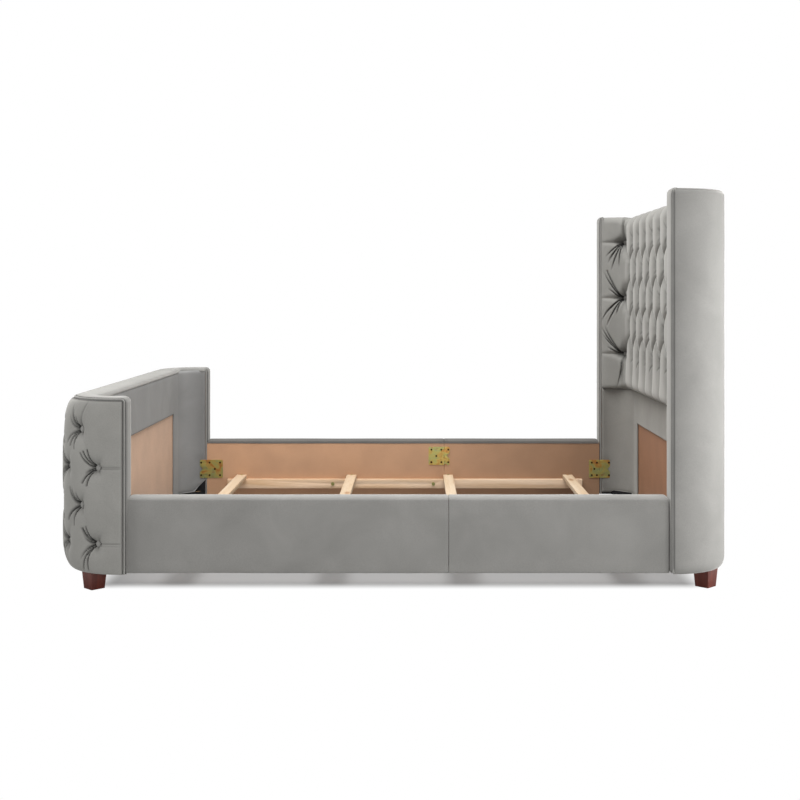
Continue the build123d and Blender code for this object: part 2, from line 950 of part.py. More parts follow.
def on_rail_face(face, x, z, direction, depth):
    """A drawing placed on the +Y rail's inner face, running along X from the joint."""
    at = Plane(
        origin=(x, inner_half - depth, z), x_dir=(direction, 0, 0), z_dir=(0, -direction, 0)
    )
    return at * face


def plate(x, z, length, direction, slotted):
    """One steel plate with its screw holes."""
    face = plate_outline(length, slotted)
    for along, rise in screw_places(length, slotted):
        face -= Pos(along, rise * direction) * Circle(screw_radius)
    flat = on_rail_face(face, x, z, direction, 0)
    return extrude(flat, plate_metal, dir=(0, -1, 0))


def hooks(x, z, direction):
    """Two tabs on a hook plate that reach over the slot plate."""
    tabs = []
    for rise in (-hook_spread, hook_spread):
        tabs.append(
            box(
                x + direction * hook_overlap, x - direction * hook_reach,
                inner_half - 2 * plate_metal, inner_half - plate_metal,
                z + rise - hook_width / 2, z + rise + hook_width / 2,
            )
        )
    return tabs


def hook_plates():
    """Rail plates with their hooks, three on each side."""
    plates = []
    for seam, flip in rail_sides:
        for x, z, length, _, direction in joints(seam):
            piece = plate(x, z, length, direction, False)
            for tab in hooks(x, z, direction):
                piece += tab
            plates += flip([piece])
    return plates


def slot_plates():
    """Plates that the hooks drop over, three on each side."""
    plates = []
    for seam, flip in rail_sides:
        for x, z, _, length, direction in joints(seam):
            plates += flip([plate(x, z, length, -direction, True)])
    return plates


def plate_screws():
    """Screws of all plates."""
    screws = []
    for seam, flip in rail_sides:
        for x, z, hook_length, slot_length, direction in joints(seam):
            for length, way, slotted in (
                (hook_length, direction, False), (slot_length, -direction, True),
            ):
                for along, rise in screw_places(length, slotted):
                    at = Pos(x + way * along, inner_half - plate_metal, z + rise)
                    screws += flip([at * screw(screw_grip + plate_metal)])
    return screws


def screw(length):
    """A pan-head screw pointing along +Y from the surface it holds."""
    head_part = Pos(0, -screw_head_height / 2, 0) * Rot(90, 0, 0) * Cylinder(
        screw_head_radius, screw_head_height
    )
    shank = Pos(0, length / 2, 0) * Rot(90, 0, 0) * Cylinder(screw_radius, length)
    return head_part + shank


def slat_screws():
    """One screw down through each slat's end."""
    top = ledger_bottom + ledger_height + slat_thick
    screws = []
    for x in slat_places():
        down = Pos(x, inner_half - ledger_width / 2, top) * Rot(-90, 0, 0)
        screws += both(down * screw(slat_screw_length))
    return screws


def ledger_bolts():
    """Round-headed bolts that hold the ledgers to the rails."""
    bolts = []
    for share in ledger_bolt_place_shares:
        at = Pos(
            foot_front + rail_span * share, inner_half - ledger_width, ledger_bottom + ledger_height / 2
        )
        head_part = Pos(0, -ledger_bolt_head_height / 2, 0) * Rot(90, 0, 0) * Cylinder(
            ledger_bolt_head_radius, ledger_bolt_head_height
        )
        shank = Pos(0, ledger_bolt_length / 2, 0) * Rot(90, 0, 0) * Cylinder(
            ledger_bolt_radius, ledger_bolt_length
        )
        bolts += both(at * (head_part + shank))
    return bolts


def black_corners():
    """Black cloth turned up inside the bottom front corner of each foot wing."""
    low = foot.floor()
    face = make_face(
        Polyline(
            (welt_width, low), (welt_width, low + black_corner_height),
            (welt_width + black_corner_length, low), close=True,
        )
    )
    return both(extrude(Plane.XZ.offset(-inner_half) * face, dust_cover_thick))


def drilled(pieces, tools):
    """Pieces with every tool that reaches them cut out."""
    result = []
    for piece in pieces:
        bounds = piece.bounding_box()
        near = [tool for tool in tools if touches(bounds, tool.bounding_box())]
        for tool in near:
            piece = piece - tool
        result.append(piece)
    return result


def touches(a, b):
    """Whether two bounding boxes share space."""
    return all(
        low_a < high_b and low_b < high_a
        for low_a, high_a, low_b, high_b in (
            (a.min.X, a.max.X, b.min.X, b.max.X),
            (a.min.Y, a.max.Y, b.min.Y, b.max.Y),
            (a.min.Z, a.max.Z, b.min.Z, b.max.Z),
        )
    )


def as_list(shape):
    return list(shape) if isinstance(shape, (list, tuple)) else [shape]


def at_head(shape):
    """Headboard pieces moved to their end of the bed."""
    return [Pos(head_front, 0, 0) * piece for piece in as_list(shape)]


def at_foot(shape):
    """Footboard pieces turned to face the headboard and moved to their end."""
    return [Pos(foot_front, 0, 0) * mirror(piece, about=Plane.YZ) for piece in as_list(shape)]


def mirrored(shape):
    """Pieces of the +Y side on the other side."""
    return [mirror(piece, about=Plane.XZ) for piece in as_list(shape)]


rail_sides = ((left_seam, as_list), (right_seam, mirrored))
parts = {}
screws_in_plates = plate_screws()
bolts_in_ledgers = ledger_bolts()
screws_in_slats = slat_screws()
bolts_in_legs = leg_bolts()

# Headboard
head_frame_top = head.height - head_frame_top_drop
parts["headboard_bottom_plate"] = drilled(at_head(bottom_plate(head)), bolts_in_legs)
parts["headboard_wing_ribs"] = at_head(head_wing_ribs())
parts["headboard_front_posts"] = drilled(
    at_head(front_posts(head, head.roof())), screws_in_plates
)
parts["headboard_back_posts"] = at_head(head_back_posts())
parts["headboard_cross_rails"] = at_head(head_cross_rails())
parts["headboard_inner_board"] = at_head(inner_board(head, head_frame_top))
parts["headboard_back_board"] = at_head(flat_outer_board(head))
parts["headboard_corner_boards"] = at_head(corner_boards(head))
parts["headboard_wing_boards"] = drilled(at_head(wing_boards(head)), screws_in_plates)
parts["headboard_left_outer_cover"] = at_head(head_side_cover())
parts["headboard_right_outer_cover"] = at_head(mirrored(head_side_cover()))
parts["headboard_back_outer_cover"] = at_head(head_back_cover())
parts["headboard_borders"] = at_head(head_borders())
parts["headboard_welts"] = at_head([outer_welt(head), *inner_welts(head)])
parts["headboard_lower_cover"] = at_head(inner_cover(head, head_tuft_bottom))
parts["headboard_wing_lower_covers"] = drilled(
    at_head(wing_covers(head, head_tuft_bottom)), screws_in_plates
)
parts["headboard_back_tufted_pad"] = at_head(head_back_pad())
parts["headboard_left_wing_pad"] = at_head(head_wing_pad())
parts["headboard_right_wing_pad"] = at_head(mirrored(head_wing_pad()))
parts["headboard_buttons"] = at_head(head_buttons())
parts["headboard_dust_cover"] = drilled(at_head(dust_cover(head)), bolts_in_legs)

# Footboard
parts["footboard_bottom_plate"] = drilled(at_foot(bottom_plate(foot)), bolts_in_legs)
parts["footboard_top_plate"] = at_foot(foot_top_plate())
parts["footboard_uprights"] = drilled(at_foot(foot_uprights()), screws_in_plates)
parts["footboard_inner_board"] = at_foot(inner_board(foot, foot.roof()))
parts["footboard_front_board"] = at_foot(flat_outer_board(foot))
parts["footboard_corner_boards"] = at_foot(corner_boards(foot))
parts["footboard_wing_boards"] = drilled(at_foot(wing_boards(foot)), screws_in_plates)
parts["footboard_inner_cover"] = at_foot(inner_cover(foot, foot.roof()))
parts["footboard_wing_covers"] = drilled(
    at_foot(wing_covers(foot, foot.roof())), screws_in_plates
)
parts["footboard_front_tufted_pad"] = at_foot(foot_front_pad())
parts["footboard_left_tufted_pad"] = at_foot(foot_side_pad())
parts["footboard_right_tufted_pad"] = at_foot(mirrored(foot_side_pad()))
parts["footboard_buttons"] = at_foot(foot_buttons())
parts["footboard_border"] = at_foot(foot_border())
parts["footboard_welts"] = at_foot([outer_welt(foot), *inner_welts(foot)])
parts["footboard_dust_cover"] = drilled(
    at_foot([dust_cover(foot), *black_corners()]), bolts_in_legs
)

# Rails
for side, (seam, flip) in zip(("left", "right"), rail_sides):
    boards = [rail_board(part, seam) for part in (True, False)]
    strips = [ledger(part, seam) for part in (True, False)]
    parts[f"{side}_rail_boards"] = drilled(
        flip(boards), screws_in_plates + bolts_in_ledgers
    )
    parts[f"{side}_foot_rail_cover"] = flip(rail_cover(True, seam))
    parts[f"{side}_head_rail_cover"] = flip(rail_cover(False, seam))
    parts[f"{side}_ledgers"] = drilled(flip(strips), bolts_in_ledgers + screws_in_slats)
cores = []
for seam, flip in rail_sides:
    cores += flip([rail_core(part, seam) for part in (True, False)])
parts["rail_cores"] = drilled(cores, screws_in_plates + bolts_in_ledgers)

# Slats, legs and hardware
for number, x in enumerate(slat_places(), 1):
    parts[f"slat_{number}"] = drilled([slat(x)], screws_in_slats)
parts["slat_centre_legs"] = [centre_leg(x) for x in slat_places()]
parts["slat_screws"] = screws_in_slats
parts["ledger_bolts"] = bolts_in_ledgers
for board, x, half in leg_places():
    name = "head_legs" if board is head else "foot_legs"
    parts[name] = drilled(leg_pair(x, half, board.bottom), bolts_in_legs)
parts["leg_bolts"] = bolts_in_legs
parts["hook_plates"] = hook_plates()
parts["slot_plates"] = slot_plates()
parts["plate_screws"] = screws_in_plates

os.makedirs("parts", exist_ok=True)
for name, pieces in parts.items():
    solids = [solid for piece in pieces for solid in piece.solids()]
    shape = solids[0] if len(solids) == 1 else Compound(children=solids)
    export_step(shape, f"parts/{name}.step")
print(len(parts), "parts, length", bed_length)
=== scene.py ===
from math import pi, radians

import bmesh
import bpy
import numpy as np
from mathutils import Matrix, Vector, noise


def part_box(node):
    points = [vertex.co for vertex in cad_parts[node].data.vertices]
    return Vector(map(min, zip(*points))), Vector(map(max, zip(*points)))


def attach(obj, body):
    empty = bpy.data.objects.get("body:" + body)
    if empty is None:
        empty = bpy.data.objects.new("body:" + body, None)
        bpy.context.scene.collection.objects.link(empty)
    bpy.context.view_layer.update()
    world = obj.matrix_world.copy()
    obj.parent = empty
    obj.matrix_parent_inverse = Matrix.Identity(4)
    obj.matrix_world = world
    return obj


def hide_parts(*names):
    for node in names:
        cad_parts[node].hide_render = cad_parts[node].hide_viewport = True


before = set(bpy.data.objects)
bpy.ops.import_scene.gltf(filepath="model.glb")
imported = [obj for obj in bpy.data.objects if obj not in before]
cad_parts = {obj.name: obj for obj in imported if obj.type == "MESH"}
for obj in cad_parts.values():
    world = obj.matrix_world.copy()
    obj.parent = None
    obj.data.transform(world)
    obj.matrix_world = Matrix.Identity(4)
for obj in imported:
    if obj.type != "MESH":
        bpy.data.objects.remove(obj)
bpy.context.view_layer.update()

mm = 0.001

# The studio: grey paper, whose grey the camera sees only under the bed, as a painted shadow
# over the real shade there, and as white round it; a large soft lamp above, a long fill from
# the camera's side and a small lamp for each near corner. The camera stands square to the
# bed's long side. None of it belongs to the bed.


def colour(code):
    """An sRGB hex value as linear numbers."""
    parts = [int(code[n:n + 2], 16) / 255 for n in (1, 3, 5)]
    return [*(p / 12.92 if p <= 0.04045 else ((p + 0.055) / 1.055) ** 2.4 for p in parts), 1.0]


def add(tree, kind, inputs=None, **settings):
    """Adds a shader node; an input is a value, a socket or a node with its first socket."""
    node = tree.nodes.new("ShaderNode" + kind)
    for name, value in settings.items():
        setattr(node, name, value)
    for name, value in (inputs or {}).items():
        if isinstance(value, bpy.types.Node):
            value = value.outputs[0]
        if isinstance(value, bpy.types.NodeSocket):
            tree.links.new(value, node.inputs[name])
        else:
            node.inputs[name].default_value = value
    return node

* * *

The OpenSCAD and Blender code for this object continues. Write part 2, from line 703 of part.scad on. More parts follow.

Written task: Starting at the line that contains "for name, pieces", repeat each line exactly, and stop after the line that contains "zip(*points))), Vector(map(max, zip(*points)))".

Written answer:
for name, pieces in parts.items():
    solids = [solid for piece in pieces for solid in piece.solids()]
    shape = solids[0] if len(solids) == 1 else Compound(children=solids)
    export_step(shape, f"parts/{name}.step")
print(len(parts), "parts, length", bed_length)
=== scene.py ===
from math import pi, radians

import bmesh
import bpy
import numpy as np
from mathutils import Matrix, Vector, noise


def part_box(node):
    points = [vertex.co for vertex in cad_parts[node].data.vertices]
    return Vector(map(min, zip(*points))), Vector(map(max, zip(*points)))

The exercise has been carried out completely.